Exactly reproduce each line of the listing that follows.

====================

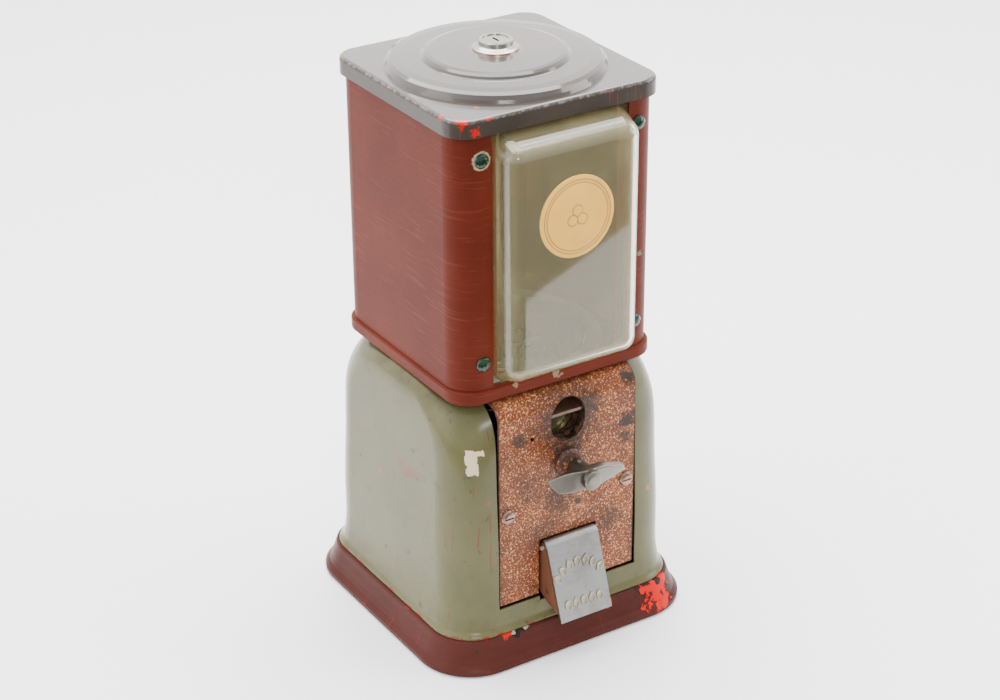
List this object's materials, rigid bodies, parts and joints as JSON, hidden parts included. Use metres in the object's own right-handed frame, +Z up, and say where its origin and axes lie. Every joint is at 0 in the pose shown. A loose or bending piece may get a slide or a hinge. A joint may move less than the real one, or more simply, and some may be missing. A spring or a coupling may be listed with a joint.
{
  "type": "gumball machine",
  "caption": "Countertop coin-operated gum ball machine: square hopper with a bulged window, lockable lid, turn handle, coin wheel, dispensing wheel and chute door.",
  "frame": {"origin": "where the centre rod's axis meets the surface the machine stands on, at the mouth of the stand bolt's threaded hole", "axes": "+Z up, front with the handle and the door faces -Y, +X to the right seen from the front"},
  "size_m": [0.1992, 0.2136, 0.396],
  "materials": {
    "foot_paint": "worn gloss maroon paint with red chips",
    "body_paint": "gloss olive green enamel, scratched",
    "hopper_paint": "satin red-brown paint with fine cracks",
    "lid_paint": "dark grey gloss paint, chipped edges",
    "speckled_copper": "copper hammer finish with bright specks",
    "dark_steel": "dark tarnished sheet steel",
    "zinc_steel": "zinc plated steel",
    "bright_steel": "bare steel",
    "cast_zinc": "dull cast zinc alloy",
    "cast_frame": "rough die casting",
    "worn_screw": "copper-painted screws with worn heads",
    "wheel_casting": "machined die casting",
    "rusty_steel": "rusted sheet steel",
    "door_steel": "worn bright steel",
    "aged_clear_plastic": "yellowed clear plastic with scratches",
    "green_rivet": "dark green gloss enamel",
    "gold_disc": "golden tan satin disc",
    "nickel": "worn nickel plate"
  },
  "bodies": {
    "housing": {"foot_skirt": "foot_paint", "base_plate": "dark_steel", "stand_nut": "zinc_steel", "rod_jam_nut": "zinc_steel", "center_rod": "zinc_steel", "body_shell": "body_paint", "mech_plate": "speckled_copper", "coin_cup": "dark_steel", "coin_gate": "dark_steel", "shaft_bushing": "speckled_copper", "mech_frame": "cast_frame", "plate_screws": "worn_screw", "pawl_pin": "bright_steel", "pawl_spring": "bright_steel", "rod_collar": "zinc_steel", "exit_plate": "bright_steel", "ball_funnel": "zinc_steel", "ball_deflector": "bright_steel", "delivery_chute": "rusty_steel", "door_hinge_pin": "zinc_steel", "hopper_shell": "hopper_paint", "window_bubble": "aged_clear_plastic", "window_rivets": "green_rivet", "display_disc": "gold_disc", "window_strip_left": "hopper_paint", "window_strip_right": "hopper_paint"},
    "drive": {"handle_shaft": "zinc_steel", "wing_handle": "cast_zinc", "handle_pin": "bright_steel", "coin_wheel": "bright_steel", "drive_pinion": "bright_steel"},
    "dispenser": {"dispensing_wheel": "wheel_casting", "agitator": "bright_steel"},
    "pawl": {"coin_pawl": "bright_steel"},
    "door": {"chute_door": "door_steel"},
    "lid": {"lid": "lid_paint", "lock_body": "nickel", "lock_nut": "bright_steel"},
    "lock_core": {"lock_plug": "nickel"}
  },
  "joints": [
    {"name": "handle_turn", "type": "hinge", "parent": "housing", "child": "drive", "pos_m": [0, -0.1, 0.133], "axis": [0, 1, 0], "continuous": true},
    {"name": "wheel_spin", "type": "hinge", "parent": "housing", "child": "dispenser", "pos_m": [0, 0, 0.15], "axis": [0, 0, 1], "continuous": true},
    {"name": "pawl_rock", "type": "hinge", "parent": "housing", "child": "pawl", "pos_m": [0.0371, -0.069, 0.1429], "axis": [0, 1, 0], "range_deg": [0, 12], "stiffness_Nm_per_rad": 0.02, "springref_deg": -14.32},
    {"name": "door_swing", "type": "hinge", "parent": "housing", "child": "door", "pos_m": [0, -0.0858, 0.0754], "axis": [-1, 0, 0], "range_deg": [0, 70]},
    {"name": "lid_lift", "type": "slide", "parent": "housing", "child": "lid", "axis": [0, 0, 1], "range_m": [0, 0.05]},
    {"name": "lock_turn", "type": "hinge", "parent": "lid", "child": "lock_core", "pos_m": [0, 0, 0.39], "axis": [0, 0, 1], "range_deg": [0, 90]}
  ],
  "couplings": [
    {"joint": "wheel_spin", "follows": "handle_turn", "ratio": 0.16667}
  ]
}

====================

• _Expected answer_:
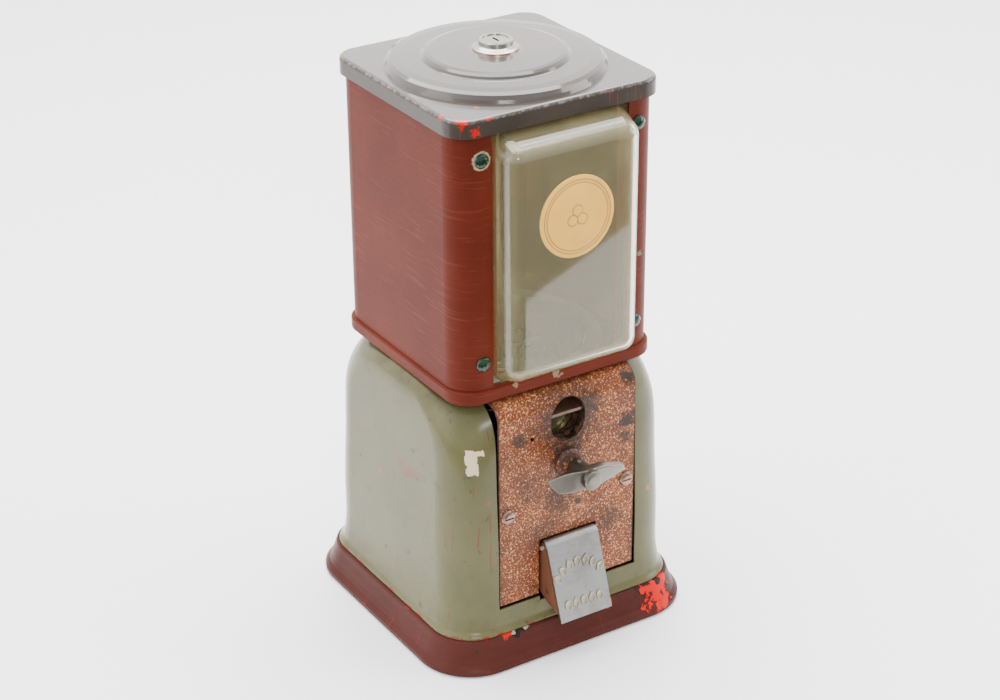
List this object's materials, rigid bodies, parts and joints as JSON, hidden parts included. Use metres in the object's own right-handed frame, +Z up, and say where its origin and axes lie. Every joint is at 0 in the pose shown. A loose or bending piece may get a slide or a hinge. A joint may move less than the real one, or more simply, and some may be missing. A spring or a coupling may be listed with a joint.
{
  "type": "gumball machine",
  "caption": "Countertop coin-operated gum ball machine: square hopper with a bulged window, lockable lid, turn handle, coin wheel, dispensing wheel and chute door.",
  "frame": {"origin": "where the centre rod's axis meets the surface the machine stands on, at the mouth of the stand bolt's threaded hole", "axes": "+Z up, front with the handle and the door faces -Y, +X to the right seen from the front"},
  "size_m": [0.1992, 0.2136, 0.396],
  "materials": {
    "foot_paint": "worn gloss maroon paint with red chips",
    "body_paint": "gloss olive green enamel, scratched",
    "hopper_paint": "satin red-brown paint with fine cracks",
    "lid_paint": "dark grey gloss paint, chipped edges",
    "speckled_copper": "copper hammer finish with bright specks",
    "dark_steel": "dark tarnished sheet steel",
    "zinc_steel": "zinc plated steel",
    "bright_steel": "bare steel",
    "cast_zinc": "dull cast zinc alloy",
    "cast_frame": "rough die casting",
    "worn_screw": "copper-painted screws with worn heads",
    "wheel_casting": "machined die casting",
    "rusty_steel": "rusted sheet steel",
    "door_steel": "worn bright steel",
    "aged_clear_plastic": "yellowed clear plastic with scratches",
    "green_rivet": "dark green gloss enamel",
    "gold_disc": "golden tan satin disc",
    "nickel": "worn nickel plate"
  },
  "bodies": {
    "housing": {"foot_skirt": "foot_paint", "base_plate": "dark_steel", "stand_nut": "zinc_steel", "rod_jam_nut": "zinc_steel", "center_rod": "zinc_steel", "body_shell": "body_paint", "mech_plate": "speckled_copper", "coin_cup": "dark_steel", "coin_gate": "dark_steel", "shaft_bushing": "speckled_copper", "mech_frame": "cast_frame", "plate_screws": "worn_screw", "pawl_pin": "bright_steel", "pawl_spring": "bright_steel", "rod_collar": "zinc_steel", "exit_plate": "bright_steel", "ball_funnel": "zinc_steel", "ball_deflector": "bright_steel", "delivery_chute": "rusty_steel", "door_hinge_pin": "zinc_steel", "hopper_shell": "hopper_paint", "window_bubble": "aged_clear_plastic", "window_rivets": "green_rivet", "display_disc": "gold_disc", "window_strip_left": "hopper_paint", "window_strip_right": "hopper_paint"},
    "drive": {"handle_shaft": "zinc_steel", "wing_handle": "cast_zinc", "handle_pin": "bright_steel", "coin_wheel": "bright_steel", "drive_pinion": "bright_steel"},
    "dispenser": {"dispensing_wheel": "wheel_casting", "agitator": "bright_steel"},
    "pawl": {"coin_pawl": "bright_steel"},
    "door": {"chute_door": "door_steel"},
    "lid": {"lid": "lid_paint", "lock_body": "nickel", "lock_nut": "bright_steel"},
    "lock_core": {"lock_plug": "nickel"}
  },
  "joints": [
    {"name": "handle_turn", "type": "hinge", "parent": "housing", "child": "drive", "pos_m": [0, -0.1, 0.133], "axis": [0, 1, 0], "continuous": true},
    {"name": "wheel_spin", "type": "hinge", "parent": "housing", "child": "dispenser", "pos_m": [0, 0, 0.15], "axis": [0, 0, 1], "continuous": true},
    {"name": "pawl_rock", "type": "hinge", "parent": "housing", "child": "pawl", "pos_m": [0.0371, -0.069, 0.1429], "axis": [0, 1, 0], "range_deg": [0, 12], "stiffness_Nm_per_rad": 0.02, "springref_deg": -14.32},
    {"name": "door_swing", "type": "hinge", "parent": "housing", "child": "door", "pos_m": [0, -0.0858, 0.0754], "axis": [-1, 0, 0], "range_deg": [0, 70]},
    {"name": "lid_lift", "type": "slide", "parent": "housing", "child": "lid", "axis": [0, 0, 1], "range_m": [0, 0.05]},
    {"name": "lock_turn", "type": "hinge", "parent": "lid", "child": "lock_core", "pos_m": [0, 0, 0.39], "axis": [0, 0, 1], "range_deg": [0, 90]}
  ],
  "couplings": [
    {"joint": "wheel_spin", "follows": "handle_turn", "ratio": 0.16667}
  ]
}